What Happens in The Way of Kings (Stormlight)
The Way of Kings opens Sanderson’s planned ten-book magnum opus on Roshar, a world swept by apocalyptic storms and locked in endless war. Across multiple richly drawn viewpoints — a disgraced soldier, a scholar, a haunted prince — it builds a vast, intricate epic of honour, despair, and the return of an ancient enemy. At over a thousand pages, it is a slower, deeper, more ambitious read, and many fans consider it Sanderson’s masterpiece.
Where the Two Split
First, there is scale and commitment. Mistborn is a tight trilogy you can finish and feel complete; Stormlight is a sprawling, decades-spanning project still only half-written. If you want a story with a guaranteed ending, Mistborn wins; if you want a world to live in for years, Stormlight does.
Second, there is pace. The Final Empire moves quickly and hooks early. The Way of Kings is a slow, deliberate build — the first few hundred pages lay foundations that pay off enormously later, but they demand patience.

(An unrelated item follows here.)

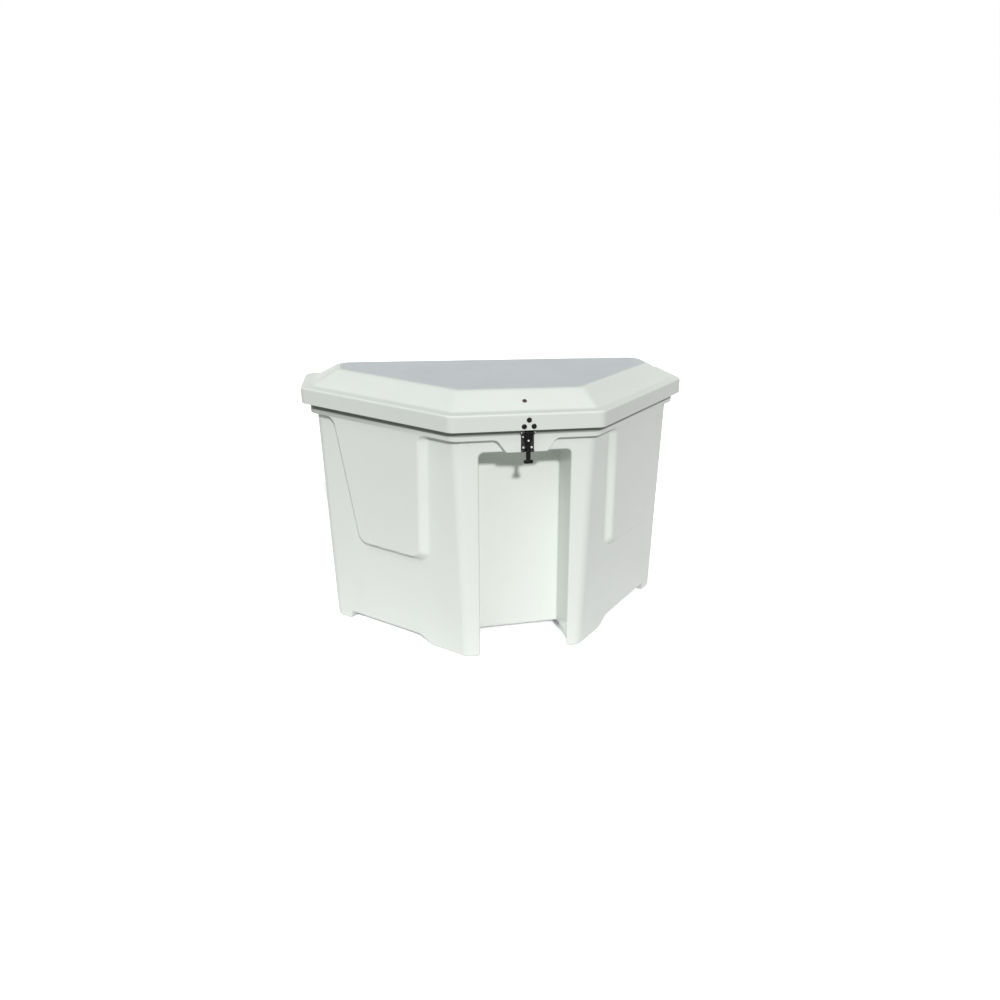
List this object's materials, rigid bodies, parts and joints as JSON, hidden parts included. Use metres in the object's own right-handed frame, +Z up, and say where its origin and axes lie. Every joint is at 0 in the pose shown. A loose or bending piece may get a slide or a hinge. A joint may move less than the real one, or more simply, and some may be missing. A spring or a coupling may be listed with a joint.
{
  "type": "dock storage box",
  "caption": "Trapezoid moulded dock storage box with a domed hinged lid, a front recess for a post, moulded feet, a rubber strap latch and gas struts.",
  "frame": {"origin": "on the ground under the middle of the box", "axes": "+Z up; the front with the latch and the recess faces -Y; +X to the right seen from the front"},
  "size_m": [1.4374, 0.746, 0.968],
  "materials": {
    "gelcoat": "glossy pale grey-green gelcoat on a glass-fibre moulding",
    "gelcoat_inside": "satin flow coat on bonded glass-fibre blocks",
    "hinge_steel": "brushed stainless steel",
    "fastener_steel": "stainless steel",
    "dark_bolt": "dark bronze-brown coated bolt heads",
    "black_metal": "black powder coat",
    "strap_rubber": "moulded black rubber",
    "seal_rubber": "black sponge rubber",
    "rod_chrome": "polished rod",
    "bush_plastic": "grey nylon"
  },
  "bodies": {
    "tub": {"tub_shell": "gelcoat", "drain_bush": "bush_plastic", "rim_seal": "seal_rubber", "keeper_plate": "black_metal", "keeper_screws": "fastener_steel", "keeper_nuts": "fastener_steel", "hinge_leaf_tub": "hinge_steel", "hinge_pin": "hinge_steel", "hinge_rivets_tub": "fastener_steel", "strut_pads_tub": "gelcoat_inside", "strut_bracket_left": "hinge_steel", "strut_bracket_right": "hinge_steel", "strut_screws_tub": "fastener_steel", "stud_clips": "fastener_steel"},
    "lid": {"lid_shell": "gelcoat", "lid_bar": "hinge_steel", "lid_stiffeners": "gelcoat_inside", "bar_bolt": "dark_bolt", "bar_nut": "fastener_steel", "hinge_leaf_lid": "hinge_steel", "hinge_rivets_lid": "fastener_steel", "latch_bracket": "black_metal", "latch_backing": "fastener_steel", "latch_bolts": "dark_bolt", "latch_nuts": "fastener_steel", "latch_pin": "fastener_steel", "strut_pads_lid": "gelcoat_inside", "strut_stud_left": "hinge_steel", "strut_stud_right": "hinge_steel", "strut_screws_lid": "fastener_steel"},
    "latch_strap": {"latch_strap": "strap_rubber", "strap_rivet": "fastener_steel"},
    "strut_body_left": {"strut_tube_left": "black_metal", "strut_gland_left": "fastener_steel", "strut_tail_left": "black_metal"},
    "strut_rod_left": {"strut_rod_left": "rod_chrome", "strut_head_left": "black_metal"},
    "strut_body_right": {"strut_tube_right": "black_metal", "strut_gland_right": "fastener_steel", "strut_tail_right": "black_metal"},
    "strut_rod_right": {"strut_rod_right": "rod_chrome", "strut_head_right": "black_metal"}
  },
  "joints": [
    {"name": "lid_hinge", "type": "hinge", "parent": "tub", "child": "lid", "pos_m": [0, 0.3685, 0.855], "axis": [-1, 0, 0], "range_deg": [0, 75]},
    {"name": "latch_swing", "type": "hinge", "parent": "lid", "child": "latch_strap", "pos_m": [0, -0.356, 0.846], "axis": [-1, 0, 0], "range_deg": [0, 105]},
    {"name": "strut_swing_left", "type": "hinge", "parent": "tub", "child": "strut_body_left", "pos_m": [-0.625, 0.2535, 0.655], "axis": [-1, 0, 0], "range_deg": [0, 26.68]},
    {"name": "strut_slide_left", "type": "slide", "parent": "strut_body_left", "child": "strut_rod_left", "axis": [0, -0.1414, 0.9899], "range_m": [0, 0.1286]},
    {"name": "strut_swing_right", "type": "hinge", "parent": "tub", "child": "strut_body_right", "pos_m": [0.625, 0.2535, 0.655], "axis": [-1, 0, 0], "range_deg": [0, 26.68]},
    {"name": "strut_slide_right", "type": "slide", "parent": "strut_body_right", "child": "strut_rod_right", "axis": [0, -0.1414, 0.9899], "range_m": [0, 0.1286]}
  ],
  "couplings": [
    {"joint": "strut_swing_left", "follows": "lid_hinge", "ratio": 0.35574},
    {"joint": "strut_slide_left", "follows": "lid_hinge", "m_per_rad": 0.098234},
    {"joint": "strut_swing_right", "follows": "lid_hinge", "ratio": 0.35574},
    {"joint": "strut_slide_right", "follows": "lid_hinge", "m_per_rad": 0.098234}
  ]
}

Third, there is depth versus accessibility. Stormlight goes deeper on character, theme, and world-building, with more emotional heft; Mistborn is leaner and more plot-forward, prioritising momentum and the sheer cleverness of its heist. Both are excellent — they simply optimise for different things.
Where to Start
Read Mistborn, starting with The Final Empire, first. It is shorter, faster, and complete, and it introduces Sanderson’s signature magic-system craft in the most accessible package. It is the universally recommended on-ramp to both his style and the wider Cosmere. Read The Stormlight Archive second, when you know you love his work and are ready for a much bigger commitment.
The exception: if you specifically want the grandest possible epic and do not mind a slow start or an unfinished series, you can begin with The Way of Kings — it stands alone — but most readers are far better served easing in with Mistborn.
A Note on the Cosmere
There is one more reason the choice matters less than it seems: both series belong to Sanderson’s Cosmere, a single connected universe spanning most of his adult fantasy. Subtle threads link the worlds — a recurring character who appears across series, a shared cosmology, hidden connections that reward attentive readers — and part of the long-term joy of Sanderson is watching those pieces click together across dozens of books. The good news for newcomers is that you do not need to track any of it to enjoy either series; each stands completely on its own. But it does mean that whichever you start with, you are not really choosing one series over the other so much as picking your entry point into a much larger whole. Most fans begin with Mistborn precisely because it is the cleanest doorway, then move into Stormlight and outward from there, gradually discovering how deep the connections run.
Further Reading
Once you have started, our Brandon Sanderson books in order guide maps the whole Cosmere and how the series connect, and our authors like Brandon Sanderson guide points to Robert Jordan, Robin Hobb, and more. Our best epic fantasy series roundup gathers more worlds to conquer.
Bottom line: read Mistborn first for the fast, complete, ingenious trilogy, then The Stormlight Archive for the epic masterpiece — and you will understand exactly why Brandon Sanderson rules modern fantasy. Whichever you pick, you are not so much choosing between them as deciding where to begin a journey that eventually takes in both.
Frequently Asked Questions
Should I read Mistborn or Stormlight first?
Read Mistborn (starting with The Final Empire) first. It is shorter, faster, more accessible, and a complete trilogy, which makes it the ideal introduction to Brandon Sanderson and his Cosmere universe. Save The Stormlight Archive — his vast, ongoing magnum opus — for second, once you know you love his style and are ready for a bigger commitment.
Which is better, Mistborn or The Stormlight Archive?
Many fans consider The Stormlight Archive Sanderson's masterpiece — deeper, grander, and more emotionally powerful — but it is also far longer and slower to start. Mistborn is tighter, faster, and more immediately satisfying, with one of the best magic systems in fantasy. Mistborn is the better entry point; Stormlight is the bigger ultimate reward.
Do I need to read Mistborn before Stormlight?
No. Both series stand alone and can be read in either order. They are set in the same Cosmere universe with subtle connections and a few shared background characters, but each tells a complete, independent story. Most readers simply start with Mistborn because it is the easier on-ramp.